Republican Congressman Peter King asks a question of

Republican Congressman Peter King asks a question of a witness during the House Homeland Security Committee hearing on "The Boston Bombings: A First Look," on Capitol Hill in Washington. (May 9, 2013) Photo Credit: AP

Republican Congressman Peter King has not shied away from talking about controversial issues in minority communities, often railing against "amnesty" for immigrants in the country illegally and at one time launching hearings on what he called Muslim "radicalization."

Thursday night he faced a diverse audience of constituents he inherited in a new district reflecting demographic shifts: residents including Latinos, African Americans and Muslims.

The meeting was mostly cordial, though King (R-Seaford) did quip at one point that many in attendance "wouldn't vote" for him.

He fielded questions on subjects ranging from affordable housing to sequestration cuts to the social safety net. He also said he'd back immigration reform giving legal status to millions who crossed the border illegally or stayed on expired visas, as long as robust enforcement is guaranteed.

"If I can be assured that there's going to be real security in there . . . I would support the bill," King told about 200 people at the Brentwood Public Library. "I always feel that immigrants make the best Americans."

Observers said the congressman is just coping with change.

Going from the 3rd District to the 2nd under census-based reapportionment in the spring of 2012, King saw a boost of 184 percent in the voting-age population of minority groups, based on 2002 and 2010 figures.

Blacks, Hispanics, Asians and other nonwhite voters make up 31 percent of a district that includes diverse hamlets like Brentwood, Central Islip and Wyandanch.
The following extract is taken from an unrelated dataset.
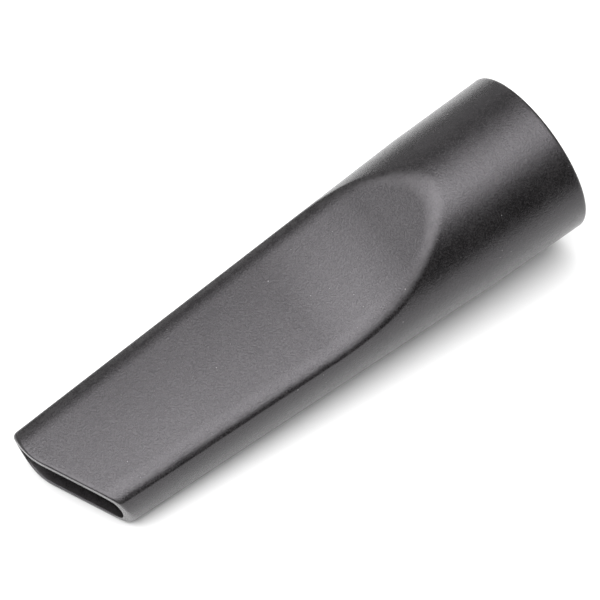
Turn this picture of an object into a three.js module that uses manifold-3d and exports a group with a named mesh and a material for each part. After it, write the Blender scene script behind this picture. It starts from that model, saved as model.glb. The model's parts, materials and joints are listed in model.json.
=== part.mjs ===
// Crevice nozzle of a small vacuum cleaner: one hollow moulding, millimetres, +Z up.
// It is drawn in its own frame first, with the socket's axis along X, the socket's open end at X = 0
// and the mouth towards -X, and is then laid down on the surface it rests on.
import * as THREE from 'three';
import { mergeVertices } from 'three/addons/utils/BufferGeometryUtils.js';
import Module from 'manifold-3d';

// Driving dimensions.
const WALL = 2;
const SOCKET_RADIUS = 19.5;       // outside, at the open end
const SOCKET_LENGTH = 24;         // nearly parallel stretch over the hose cuff
const SHOULDER_RADIUS = 19.05;    // outside, where the socket ends and the cone begins
const BODY_LENGTH = 127;          // open end of the socket to the tip of the mouth
const TIP_RADIUS = 14.35;         // the cone's outside radius at the tip
const BORE_CHAMFER = 0.6;         // lead-in at the socket's open end

const FLAT_HALF_HEIGHT = 7.5;     // axis to the flat faces above and below
const RIDGE_DISTANCE = 28.8;      // open end of the socket to the crest of each scoop
const RAMP_ANGLE = THREE.MathUtils.degToRad(26);
const RAMP_BLEND = 35;            // radius that joins the ramp to the flat face

const LIP_ANGLE = THREE.MathUtils.degToRad(25);   // the mouth's slant, seen from above
const TIP_FACET_START = 6.6;      // the slant starts this far to the +Y side of the axis

// Facets and cutting margins.
const ROUND_SEGMENTS = 72;
const BLEND_SEGMENTS = 8;
const MARGIN = 4;                 // how far a cutter runs past the piece that it cuts

const PLASTIC = new THREE.MeshStandardMaterial({ color: 0x3f3d3e, roughness: 0.55, metalness: 0 });

const CONE_SLOPE = (SHOULDER_RADIUS - TIP_RADIUS) / (BODY_LENGTH - SOCKET_LENGTH);
const wasm = await Module();
wasm.setup();

// The outside radius of the cone behind the socket, at a distance from the socket's open end.
function coneRadius(distance) {
  return SHOULDER_RADIUS - CONE_SLOPE * (distance - SOCKET_LENGTH);
}

// A closed three.js geometry as a manifold solid.
function toSolid(geometry) {
  const bare = geometry.index ? geometry.toNonIndexed() : geometry.clone();
  bare.deleteAttribute('normal');
  bare.deleteAttribute('uv');
  const merged = mergeVertices(bare, 1e-4);
  return new wasm.Manifold(new wasm.Mesh({
    numProp: 3,
    vertProperties: new Float32Array(merged.attributes.position.array),
    triVerts: new Uint32Array(merged.index.array),
  }));
}

// A manifold solid as a three.js geometry.
function toGeometry(solid) {
  const mesh = solid.getMesh();
  const geometry = new THREE.BufferGeometry();
  geometry.setAttribute('position', new THREE.BufferAttribute(mesh.vertProperties, mesh.numProp));
  geometry.setIndex(new THREE.BufferAttribute(mesh.triVerts, 1));
  return geometry;
}

// A solid of revolution about the X axis, from [distance along X, radius] pairs.
function revolve(profile) {
  const points = profile.map(([x, radius]) => new THREE.Vector2(radius, x));
  const geometry = new THREE.LatheGeometry(points, ROUND_SEGMENTS);
  geometry.rotateZ(-Math.PI / 2);
  return toSolid(geometry);
}

// The round body without its scoops: the socket, then the cone out past the tip.
function roundBody() {
  const past = BODY_LENGTH + MARGIN;
  return revolve([
    [-past, 0],
    [-past, coneRadius(past)],
    [-SOCKET_LENGTH, SHOULDER_RADIUS],
    [0, SOCKET_RADIUS],
    [0, 0],
  ]);
}

// The round space inside it, one wall smaller, open past both ends.
function roundSpace() {
  const past = BODY_LENGTH + 2 * MARGIN;
  const boreRadius = SOCKET_RADIUS - WALL;
  return revolve([
    [-past, 0],
    [-past, coneRadius(past) - WALL],
    [-SOCKET_LENGTH, SHOULDER_RADIUS - WALL],
    [-BORE_CHAMFER, boreRadius],
    [0, boreRadius + BORE_CHAMFER],
    [MARGIN, boreRadius + BORE_CHAMFER],
    [MARGIN, 0],
  ]);
}

// The side view that scoops the round body above and below: a flat face from the mouth, a wide
// blend, then a straight ramp up to the crest. The space inside uses the same view, one wall in.
function scoopedSlab(inset) {
  const crestHeight = coneRadius(RIDGE_DISTANCE);
  const rise = crestHeight - FLAT_HALF_HEIGHT - RAMP_BLEND * (1 - Math.cos(RAMP_ANGLE));
  const rampRun = rise / Math.tan(RAMP_ANGLE);
  const blendStart = -RIDGE_DISTANCE - rampRun - RAMP_BLEND * Math.sin(RAMP_ANGLE);
  const blendHeight = FLAT_HALF_HEIGHT + RAMP_BLEND;
  const radius = RAMP_BLEND + inset;
  const farLeft = -BODY_LENGTH - 3 * MARGIN;
  const top = SOCKET_RADIUS + MARGIN;

  const upper = [new THREE.Vector2(farLeft, FLAT_HALF_HEIGHT - inset)];
  for (let i = 0; i <= BLEND_SEGMENTS; i += 1) {
    const turn = (RAMP_ANGLE * i) / BLEND_SEGMENTS;
    upper.push(new THREE.Vector2(
      blendStart + radius * Math.sin(turn),
      blendHeight - radius * Math.cos(turn),
    ));
  }
  const rampFoot = upper[upper.length - 1];
  upper.push(new THREE.Vector2(rampFoot.x + (top - rampFoot.y) / Math.tan(RAMP_ANGLE), top));
  upper.push(new THREE.Vector2(2 * MARGIN, top));
  const lower = upper.map((point) => new THREE.Vector2(point.x, -point.y)).reverse();

  const depth = 2 * (SOCKET_RADIUS + MARGIN);
  const geometry = new THREE.ExtrudeGeometry(new THREE.Shape([...upper, ...lower]), {
    depth,
    bevelEnabled: false,
  });
  geometry.translate(0, 0, -depth / 2);
  geometry.rotateX(Math.PI / 2);
  return toSolid(geometry);
}

// What the mouth's cut takes away, seen from above: a short square tip, then the long slant.
function mouthCutter() {
  const side = SOCKET_RADIUS + MARGIN;
  const slantEnd = -BODY_LENGTH + Math.tan(LIP_ANGLE) * (TIP_FACET_START + side);
  const farLeft = -BODY_LENGTH - 4 * MARGIN;
  const outline = new THREE.Shape([
    new THREE.Vector2(farLeft, side),
    new THREE.Vector2(farLeft, -side),
    new THREE.Vector2(slantEnd, -side),
    new THREE.Vector2(-BODY_LENGTH, TIP_FACET_START),
    new THREE.Vector2(-BODY_LENGTH, side),
  ]);
  const geometry = new THREE.ExtrudeGeometry(outline, { depth: 2 * side, bevelEnabled: false });
  geometry.translate(0, 0, -side);
  return toSolid(geometry);
}

function nozzleBody() {
  const outside = roundBody().intersect(scoopedSlab(0));
  const inside = roundSpace().intersect(scoopedSlab(WALL));
  const solid = outside.subtract(inside).subtract(mouthCutter());
  const mesh = new THREE.Mesh(toGeometry(solid), PLASTIC);
  mesh.name = 'nozzle_body';
  return mesh;
}

// It lies on the slanted part of its lower lip and on the crest of its lower scoop, so it leans
// about the lip's line. The up direction is worked out in the nozzle's own frame.
function restingUp() {
  const lipToCrest = (BODY_LENGTH - RIDGE_DISTANCE) * Math.cos(LIP_ANGLE)
    - TIP_FACET_START * Math.sin(LIP_ANGLE);
  const lean = Math.atan((coneRadius(RIDGE_DISTANCE) - FLAT_HALF_HEIGHT) / lipToCrest);
  return new THREE.Vector3(
    Math.sin(lean) * Math.cos(LIP_ANGLE),
    Math.sin(lean) * Math.sin(LIP_ANGLE),
    Math.cos(lean),
  );
}

// The whole part, lying down, with the origin on the surface under the middle of its box.
function layDown(piece) {
  const leaning = new THREE.Group();
  leaning.add(piece);
  leaning.quaternion.setFromUnitVectors(restingUp(), new THREE.Vector3(0, 0, 1));
  leaning.updateMatrixWorld(true);
  const box = new THREE.Box3().setFromObject(leaning, true);
  const middle = box.getCenter(new THREE.Vector3());
  leaning.position.set(-middle.x, -middle.y, -box.min.z);
  const part = new THREE.Group();
  part.add(leaning);
  part.updateMatrixWorld(true);
  return part;
}

export default layDown(nozzleBody());
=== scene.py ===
"""A moulded crevice nozzle of a small vacuum cleaner, lying on a pale table under soft studio light."""

import json
import math

import bpy
import numpy as np
from mathutils import Matrix, Vector


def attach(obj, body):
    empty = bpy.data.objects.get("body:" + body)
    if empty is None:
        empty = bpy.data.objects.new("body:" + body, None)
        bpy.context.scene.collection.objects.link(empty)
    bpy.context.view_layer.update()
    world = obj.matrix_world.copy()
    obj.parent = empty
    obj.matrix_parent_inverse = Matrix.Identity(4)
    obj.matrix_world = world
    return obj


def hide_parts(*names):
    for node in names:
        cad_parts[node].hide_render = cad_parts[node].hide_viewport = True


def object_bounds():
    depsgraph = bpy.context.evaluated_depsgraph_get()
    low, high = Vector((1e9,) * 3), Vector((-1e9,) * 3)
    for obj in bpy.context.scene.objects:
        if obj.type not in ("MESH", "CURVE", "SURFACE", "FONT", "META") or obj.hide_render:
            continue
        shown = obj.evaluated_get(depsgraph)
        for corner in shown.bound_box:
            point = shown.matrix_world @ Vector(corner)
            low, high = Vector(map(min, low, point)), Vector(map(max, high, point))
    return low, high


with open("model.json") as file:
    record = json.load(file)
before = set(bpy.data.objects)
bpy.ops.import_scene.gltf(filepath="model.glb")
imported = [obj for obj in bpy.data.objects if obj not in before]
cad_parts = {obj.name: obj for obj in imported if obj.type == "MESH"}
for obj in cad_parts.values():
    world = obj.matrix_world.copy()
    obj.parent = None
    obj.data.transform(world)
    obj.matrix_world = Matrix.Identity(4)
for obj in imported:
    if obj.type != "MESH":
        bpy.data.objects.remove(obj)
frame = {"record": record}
CAD_LOW, CAD_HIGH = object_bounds()

MM = 0.001

# The nozzle's driving dimensions, in millimetres, in its own frame: the socket's axis along X, the
# socket's open end at X = 0 and the mouth towards -X. Distances are counted from the open end.
WALL = 2.0
SOCKET_RADIUS = 19.5
SOCKET_LENGTH = 24.0
SHOULDER_RADIUS = 19.05
BODY_LENGTH = 127.0
TIP_RADIUS = 14.35
FLAT_HALF_HEIGHT = 7.5
RIDGE_DISTANCE = 28.8
RAMP_ANGLE = math.radians(26)
RAMP_BLEND = 55.0           # the plain solid has 35 mm, which is at most 0.25 mm away
LIP_ANGLE = math.radians(25)
TIP_FACET_START = 6.6       # the slant starts this far to the +Y side of the axis
SOCKET_CHAMFER = 0.6        # the plain solid's lead-in inside the socket's open end
CONE_SLOPE = (SHOULDER_RADIUS - TIP_RADIUS) / (BODY_LENGTH - SOCKET_LENGTH)

# Fine form that the moulding has and the plain solid leaves out. Pairs are the two distances
# between which one size turns into the other.
SKIN_DEPTH = 0.015          # the round skin is kept this far inside the plain solid
RIDGE_SOFTNESS = 1.2        # how far the cone and the scoop's ramp melt into each other, at the crest
EDGE_SOFTNESS = 3.2         # and the cone and the flats
SOFTNESS_CHANGES = (35, 52)
FACE_CROWN = 0.5            # the faces fall this much from their middle to their edges
LIP_CROWN = 0.17            # and this much at the mouth
CROWN_GROWS = (RIDGE_DISTANCE + 3, RIDGE_DISTANCE + 30)
CROWN_FADES = (100, BODY_LENGTH)
CROWN_REACH = 1.2           # the crown's curve ends this many half widths from the middle
FACE_RISE = 1.3             # the faces' middle stands this many crowns over the plain flat
LIP_RISE = 0.8              # and this many near the mouth
RISE_CHANGES = (85, 112)
TIP_SOFTNESS = 1.5          # rounding of the mouth's outline where the slant begins
LIP_OUTER_ROUND = 0.45
LIP_CORNER_ROUND = 1.2      # at the leading corner of the mouth
LIP_CORNER_SINES = (0.62, 0.86)     # sines of the angles where that rounding starts and is full
LIP_LOWER_ROUND = 1.2       # along the lower lip, which slides over floors
LIP_LOWER_SHARPNESS = 2.5   # how quickly the upper lip's rounding turns into the lower lip's
LIP_INNER_ROUND = 0.25
SOCKET_OUTER_ROUND = 0.7
SOCKET_INNER_ROUND = 0.6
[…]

White voters plunged by 14 percent in his district.

That means moving to the center on issues and doing more outreach, said Rosanna Perotti, a political-science professor at Hofstra University.

"We are looking at a member who was very secure in his old district," Perotti said. "One could say . . . 'My goodness, now he has to worry about challengers coming from this community or even perhaps from his own party.' "

But King, she said, has proved skillful at bucking his party on issues like gun control and wooing working-class voters.

The meeting was called by the Islip Town Branch of the NAACP and the Long Island Civic Engagement Table.

"We had a new congressman in the community that didn't know anything about us," said Ruth Negrón-Gaines, religious affairs chair for the Islip NAACP.

King drew measured applause, but some gasped when he said he didn't believe Islamophobia was a serious concern.

"I don't think it changes my views" to have a new district, King later said. "It gives me a chance to explain them."

Some remained skeptical of his commitment to their issues.

"He is being very cautious," said María Magdalena Hernández, 48, of Bay Shore. "He speaks about wanting more security, but we are not asking for him to militarize the border."